The 1747 Pub in the lower level has a particularly evocative atmosphere, with its stone walls and dim lighting doing most of the work.
Annapolis rewards visitors who take their time, and Reynolds Tavern is one of the best reasons to slow down and sit with the city’s history for a while.
Address: 7 Church Cir, Annapolis, MD
8. USS Constellation, Baltimore

Docked at Baltimore’s Inner Harbor, the USS Constellation is the last all-sail warship built by the US Navy, and she carries more than 175 years of maritime history in her hull.
Launched in 1854, she saw service during the Civil War and later humanitarian missions, and the sheer weight of that history is palpable the moment you step aboard.
The ship is remarkably well preserved, and the lower decks in particular have an atmosphere that is hard to describe without sounding dramatic. The ceilings are low, the light is limited, and the sound of the harbor water against the hull creates a constant, slightly disorienting background noise.
It is easy to understand why so many visitors report feeling uneasy below deck.
Neil Harvey, a sailor who reportedly died aboard the ship and was allegedly sewn into a hammock and used as an example to scare the crew into discipline, is the name most associated with the Constellation’s haunted reputation.
Historians debate the specifics of that story, but the legend has persisted for generations and continues to draw curious visitors.
Several paranormal investigations have been conducted aboard the ship over the years, and some of the results have been genuinely difficult to explain.

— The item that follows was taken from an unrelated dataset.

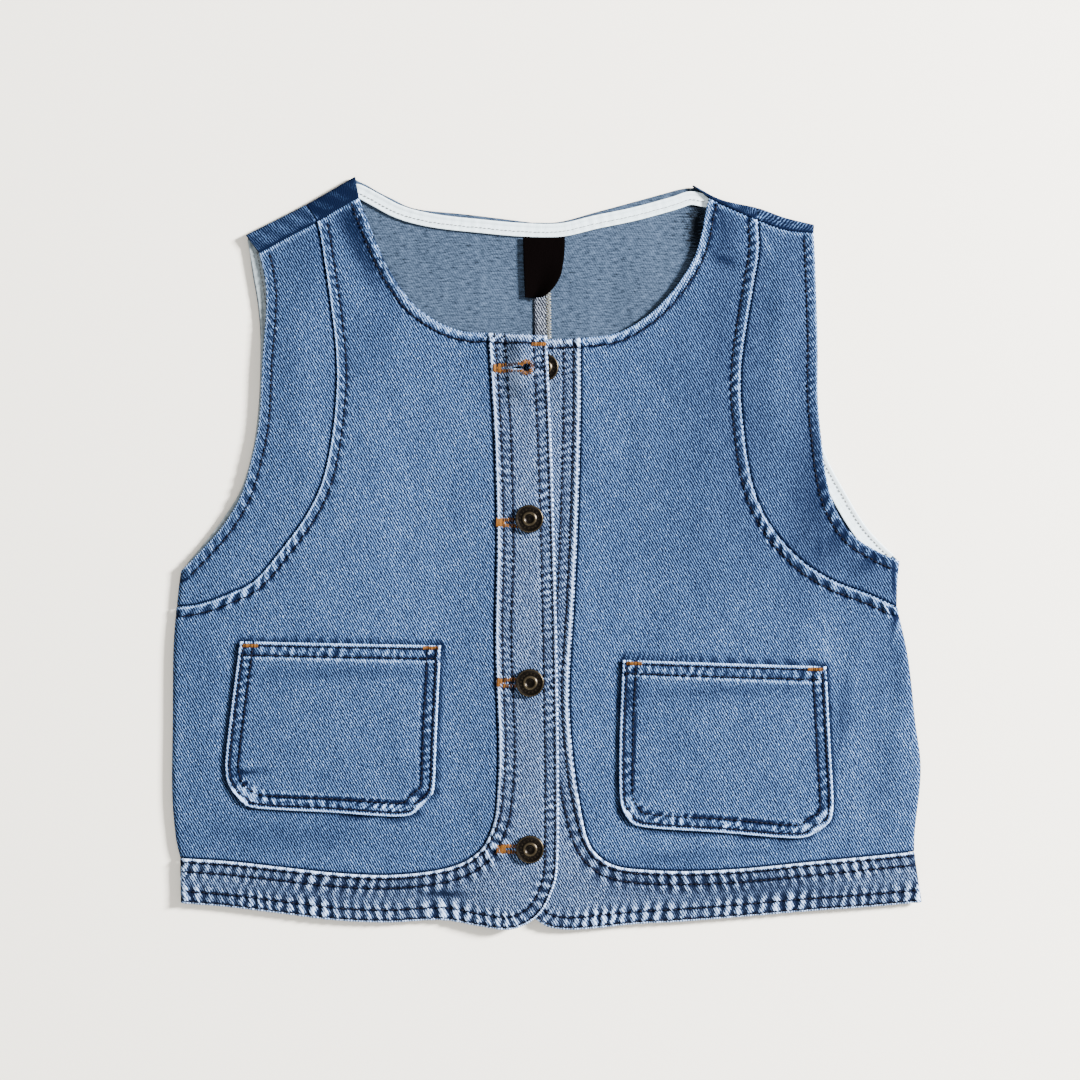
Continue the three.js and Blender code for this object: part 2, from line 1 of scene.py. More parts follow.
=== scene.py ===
"""A cropped, sleeveless denim vest laid flat with its front up, on a plain pale floor.

Each piece of cloth is a thin closed shell on the form of the solid that it stands for.
Tables are in millimetres, as seen from straight above: X to the right, Y to the neck.
Left and right are as seen from above, so left is the side that a wearer calls right.
"""
import math

import bpy
import numpy as np
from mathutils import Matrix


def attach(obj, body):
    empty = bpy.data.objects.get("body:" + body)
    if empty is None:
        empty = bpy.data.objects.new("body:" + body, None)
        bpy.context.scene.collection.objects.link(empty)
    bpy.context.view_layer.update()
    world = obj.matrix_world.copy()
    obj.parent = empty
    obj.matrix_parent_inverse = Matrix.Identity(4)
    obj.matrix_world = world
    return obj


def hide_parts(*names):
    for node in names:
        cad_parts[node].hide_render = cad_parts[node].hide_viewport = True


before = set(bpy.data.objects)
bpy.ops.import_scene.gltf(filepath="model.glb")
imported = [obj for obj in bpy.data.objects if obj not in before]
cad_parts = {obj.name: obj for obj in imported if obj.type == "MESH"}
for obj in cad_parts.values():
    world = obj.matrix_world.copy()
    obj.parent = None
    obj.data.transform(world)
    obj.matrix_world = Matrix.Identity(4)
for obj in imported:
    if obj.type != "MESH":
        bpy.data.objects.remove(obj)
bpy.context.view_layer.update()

bl_info = {
    "name": "Denim vest, laid flat",
    "version": (1, 0, 0),
    "blender": (4, 5, 0),
    "location": "View3D > Sidebar > Vest",
    "description": "Makes the cloth, the sewing, the buttons and the stage of a denim vest",
    "category": "Object",
}

MM = 0.001
# The tables' origin, in the frame whose origin is the middle of the vest's foot
ORIGIN = np.array([-0.49, -0.214])

# Levels, as in the solids
FRONT_LEVEL = 3.5
FRONT_BAND = 2.0
GAP = 0.3
DENIM = 1.2
BACK_LEVEL = 0.66
OVERLAP_RISE = FRONT_BAND + GAP
RISE_FROM_X, RISE_TO_X = -62, -24
FOLD_RADIUS = (FRONT_LEVEL - BACK_LEVEL) / 2
BUTTON_RADIUS = 8.75
HEAD_HEIGHT = 2.2
BULGE_HEIGHT = OVERLAP_RISE + HEAD_HEIGHT + 2 * GAP + 0.3
BULGE_FLAT, BULGE_REACH = BUTTON_RADIUS + 2, 26
BULGE_FROM_X, BULGE_TO_X = -28, -13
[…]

Whether or not the Constellation is actually haunted, the experience of exploring a 19th-century warship up close is extraordinary on its own terms.
The rigging, the cannons, the cramped sleeping quarters, all of it paints a vivid picture of what naval life actually looked like before the modern era. It is sobering and fascinating in equal measure.
For anyone visiting Baltimore, the Constellation is not just a historical curiosity. It is one of the most immersive experiences the city has to offer.